The Figure of Rebellion and a Declaration of Independence?

  Louis Riel was a Métis, which today is defined as "of mixed origin," and refers specifically to any person of combined indigenous and non-indigenous ancestry. In various historical settings, Métis people have been referred to as 'half-breeds' or in other contexts terms such as 'mixed-blood,' Mestizo or Metissage prove rough equivalents. All these terms, whether derogatory or not, indicate the overt assertion of the 'hybrid' identity of the person or group discussed. In Louis Riel's day, Métis primarily referred to persons of both French and indigenous origin. He was French and Cree, educated in Montreal, raised a Catholic, and spoke French and English. However, the hybridity and fluidity of Riel's identity throughout his life (part indigenous, part European, speaking French and English, a self-identified Métis, a devout Catholic who would proclaim himself a prophet, a Canadian citizen and elected member of Parliament who would naturalize as an American) served at the time and ever since to upset any simple understanding of the man and the rebellions that made him famous.

  What is clear is that Louis Riel did lead two rebellions. The first, the Red-River Rebellion in 1869, asserted a Métis-led provisional government that sought to prevent the westward expansion of English Protestant led Canadian settlement into the region. The Red-River Rebellion led to the Manitoba Act of 1870, establishing the province so named. Riel's efforts did not end there, however, and in 1875 he would plead to U.S. President Grant to "help me get justice for my people, the new nation, the métis."

  In 1885, Riel led the North-West Rebellion to alleviate rampant poverty and the threat to land claims of the people who resided in the region, most of whom were indigenous, by asserting a new provisional government for the area now called Saskatchewan.

  After this rebellion was crushed, Riel was arrested by the Canadian authorities and charged as a traitor, convicted and sentenced to hang. The sentence was carried out in November 1886 in Regina, now the capital of Saskatchewan. Both the 1869 and 1885 rebellions were against a growing and what each rebellion deemed to be an unresponsive Canadian national state, and both proposed a regionally-based sovereignty that challenged and redefined Canada's western boundary. Riel claimed to represent a 'new nation, the métis,' did so in an appeal to the President of the United States, and was ultimately executed by the Canadian state for his rebellious actions.

  In sum, all this indicates that the form of sovereignty he sought, the people he represented, and the meaning of the rebellions for indigenous and Canadian people were fluid notions, which carried political weight because the Canadian nation was seeking to establish and affirm the scope of its boundaries, the meaning of its identity, and the legitimacy of its sovereignty. As such, Métis sovereignty, however provisional, represented a foundational threat to the standing of key components of a young Canada.

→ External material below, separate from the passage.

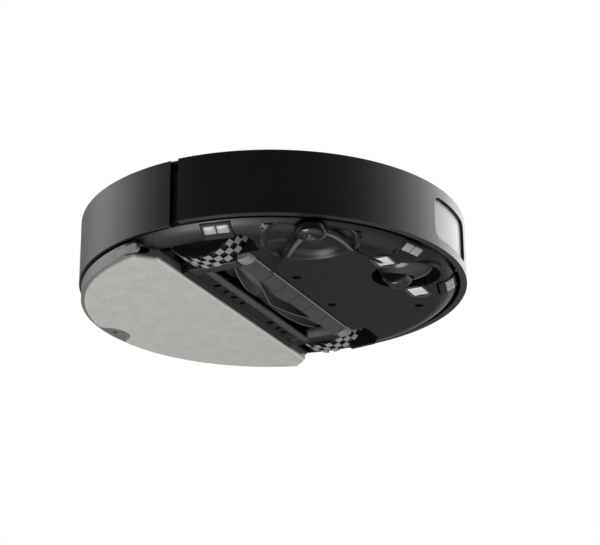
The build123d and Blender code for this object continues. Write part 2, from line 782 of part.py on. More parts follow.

  The British North America Act of 1867, which legally constituted and founded the Canadian nation and state, was prompted by more than just Canadian concern for a renewed American nation's post-Civil War intentions for the north-western part of North America. There were also distinct business and state interests - such as the Canadian Pacific Railway - in securing a centralized governing arrangement which could organize, fund and lead the development of the Canadian nation from coast-to-coast. Such state formation was primarily pursued and carried out by Anglophone political and business elites of Eastern Canada. These post-1867 decades were a formative period in developing and consolidating the Canadian state and shaping early notions of Canadian national identity, political culture and citizenship. Immediately after Confederation, the Canadian government, a government with a territorial jurisdiction and sovereignty that ended at the western boundary of Ontario, sought to expand west. As a means to fostering this expansion the government authorized surveyors to begin marking out land west of Ontario. In this effort, it pressured the then powerful Hudson's Bay Company to transfer title authority to a good deal of this western land, then called Rupert's Land and the North-West, for £300,000. This was done without the approval of the people residing in the region. In their view it opened up a vacuum of governance.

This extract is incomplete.